Parks planning chief Joshua Laird made the announcement Tuesday at a Borough Hall meeting with local politicians and community activists concerned about the impact a large restaurant would have on traffic conditions in Bay Terrace, which borders on Fort Totten.

“We’re happy that it’s been put on hold,” said Warren Schreiber, first vice president of the Bay Terrace Community Alliance. “We’d like to find out more about the plans before anything goes through.”

Dominick Bruccoleri, owner of Papazzio restaurant on Bell Boulevard, has plans to open a catering hall on the former military base, currently being transferred to the city from the federal government.

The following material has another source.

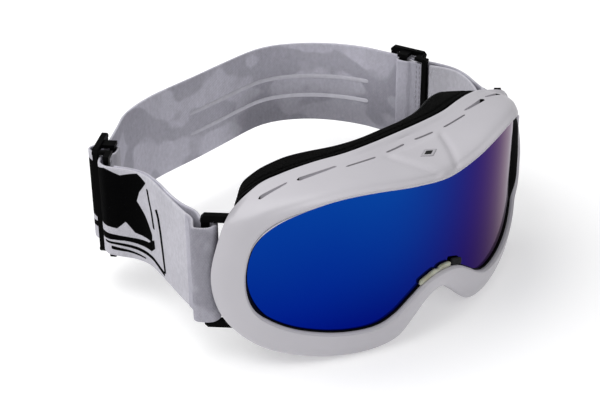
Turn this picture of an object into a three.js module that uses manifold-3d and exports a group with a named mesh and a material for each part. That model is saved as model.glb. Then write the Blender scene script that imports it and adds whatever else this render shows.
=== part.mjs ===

Under a concessionaire agreement, the city will receive revenue from the restaurant on Totten land.

Avella, who requested the traffic study along with community residents, said the City Planning analysis of local traffic patterns began about a year ago and was scheduled for completion in about two months.

Bruccoleri said he did not know about Tuesday’s meeting, and although he had not been notified that finalization of the agreement was being delayed pending results of the traffic study, he did not seem surprised.

“Like anything else you do in a magnitude such as this, it requires quite a few organizations getting involved and finding out where the problems are and fixing them,” said Bruccoleri. “That was all Parks’ original plan.”

Avella said the Parks Department estimated the catering hall would draw about 430 people at a time, a figure lower than what was originally envisioned.

The councilman was heartened by indications the catering hall would draw fewer customers per event than first projected.

At a January hearing before the city’s Franchise and Concession Review Committee, community residents expressed fears that parking overflow from the catering hall would wind up on neighborhood streets, especially in the area of 212th Street and Bell Boulevard near the entrance to the fort.

Laird promised Tuesday that valet parking for the catering hall would not overflow onto city streets and that a provision against such a practice could be put into the restaurant’s lease, said Schreiber.

Members of Community Board 7, under whose jurisdiction Fort Totten lies, Avella and members of the Bay Terrace Community Alliance, among other concerned parties, had also asked at the January hearing that the catering hall plan receive further public review.

“They listened to what was said at the meeting,” said Community Board 7 Chairman Eugene Kelty.